Organizations are at their cloud provider's mercy when it comes to increasing visibility into application and network data, meaning those organizations may have less control than they desire, according to Ixia.

Public cloud brings flexibility and agility, but it also must be highly secure and visible. According to a recent Ixia survey on virtualization, only 37% of organizations monitored their virtual environments at the same level as their physical networks.

According to Ardy Sharifnia, Ixia's general manager ANZ, this creates risk around the virtual environment's performance and it could possibly lead to degraded performance and outages. “Most organisations can't take that chance; they need to bridge the visibility gap quickly. Visibility will facilitate better control, maintain security no matter where their data goes and, of course, secure reliability of their core business applications,” Sharifnia says.

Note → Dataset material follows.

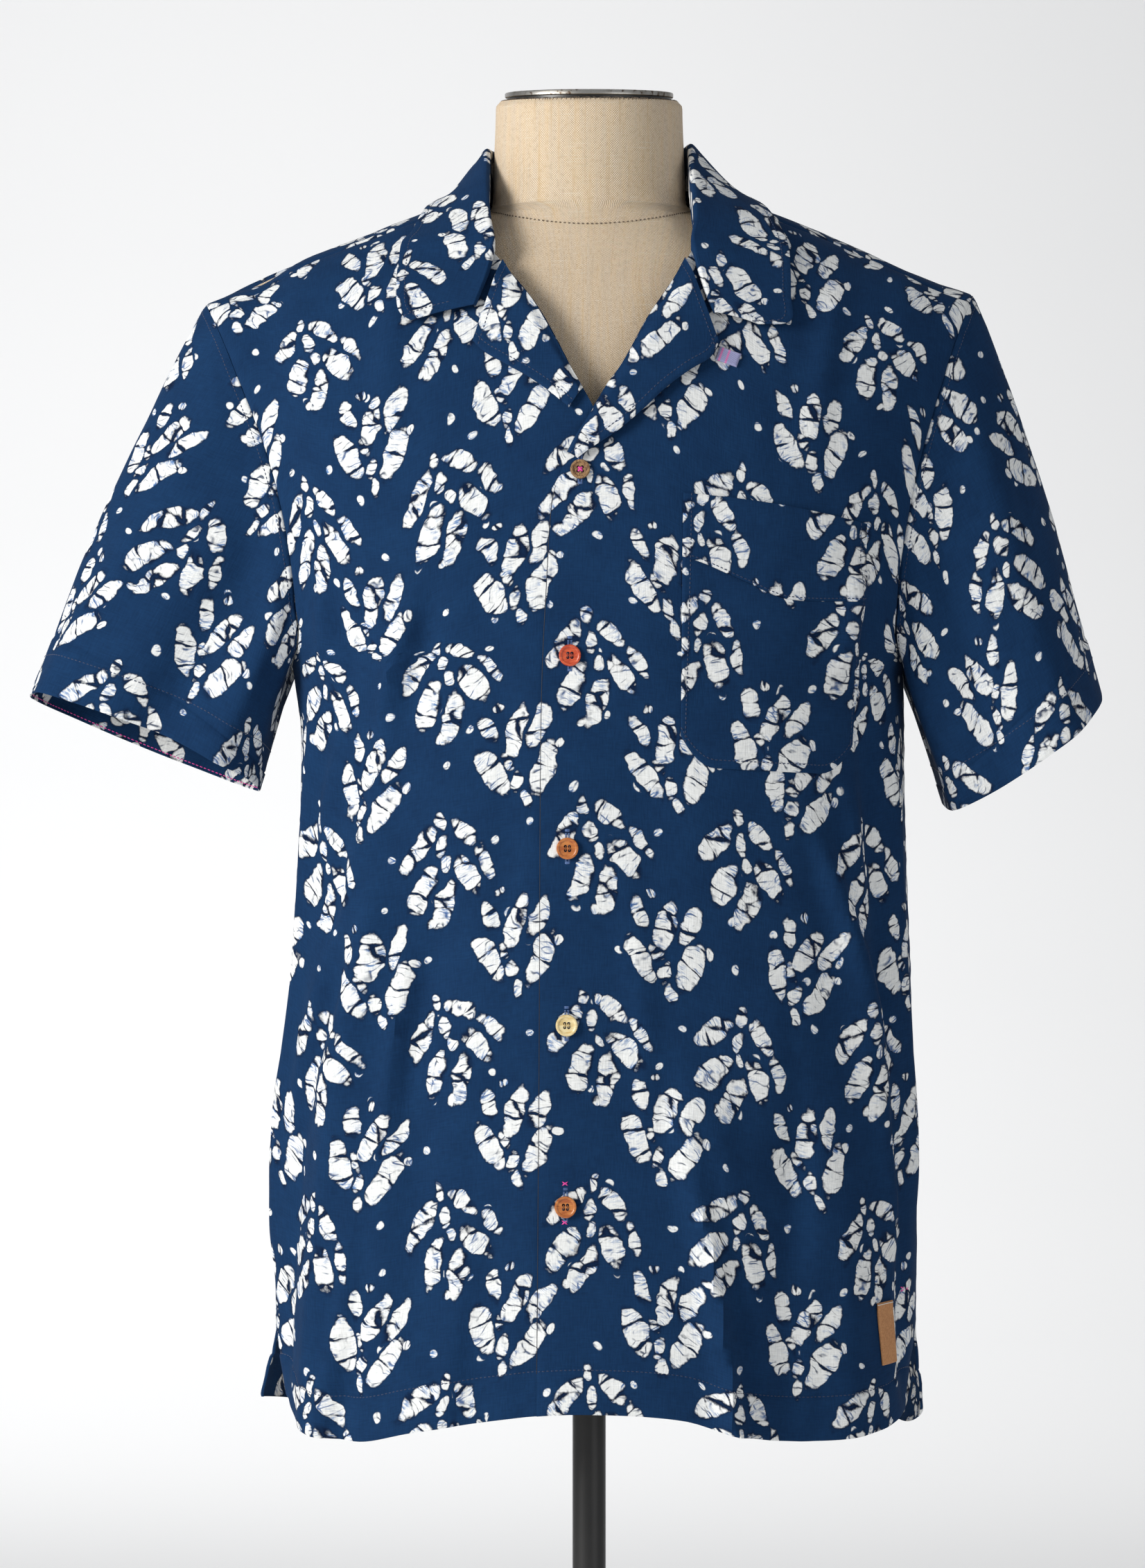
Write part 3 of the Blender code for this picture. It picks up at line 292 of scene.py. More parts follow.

The survey also found that 76% of respondents were ‘very concerned' or ‘concerned' about security in their cloud environment. The number one concern was loss of control of network data (56%), followed by being able to achieve full visibility across their networks (47%).

“It's necessary to monitor public cloud environments with the same robustness and vigour businesses apply to their on-premises and private cloud environments,” Sharifnia comments.

“The first step towards getting visibility into public clouds is discovery: IT teams need to know how far their ‘cloud blindness' extends to establish the potential risk. IT teams also need to determine what they can monitor and test so they can establish performance. Finally, they need to understand the potential risk exposure from being in a multi-tenant environment, as well as what assurances the public cloud provider can give regarding the security of individual tenants' environments.”

Ixia says there are four key ways enterprises can boost their security and visibility in cloud environments.

1. Extract and copy traffic from the cloud. Businesses can then subject that traffic to a more detailed inspection through a cloud tap or packet capture agent.  2.  Tunnel cloud data back to the enterprise. Using a network packet broker lets businesses review data in the same way as on-premise traffic.  3.  Identify traffic by application source. This will let businesses to make more intelligent, business-contextualised decisions when monitoring and securing.  4.  Treat each cloud application as an independent entity with its own service level agreement (SLA). Then, when calculating the total SLA, businesses should include the SLAs of each provider. They can then know and actively monitor each cloud SLA separately, building up a holistic view of overall cloud performance.

“Public cloud is cost effective and lets businesses to scale elastically as the business grows. But to fully realise its benefits securely, it's vital that the same due diligence that's currently applied to a physical network is also applied to cloud-based infrastructures,” Sharifnia concludes.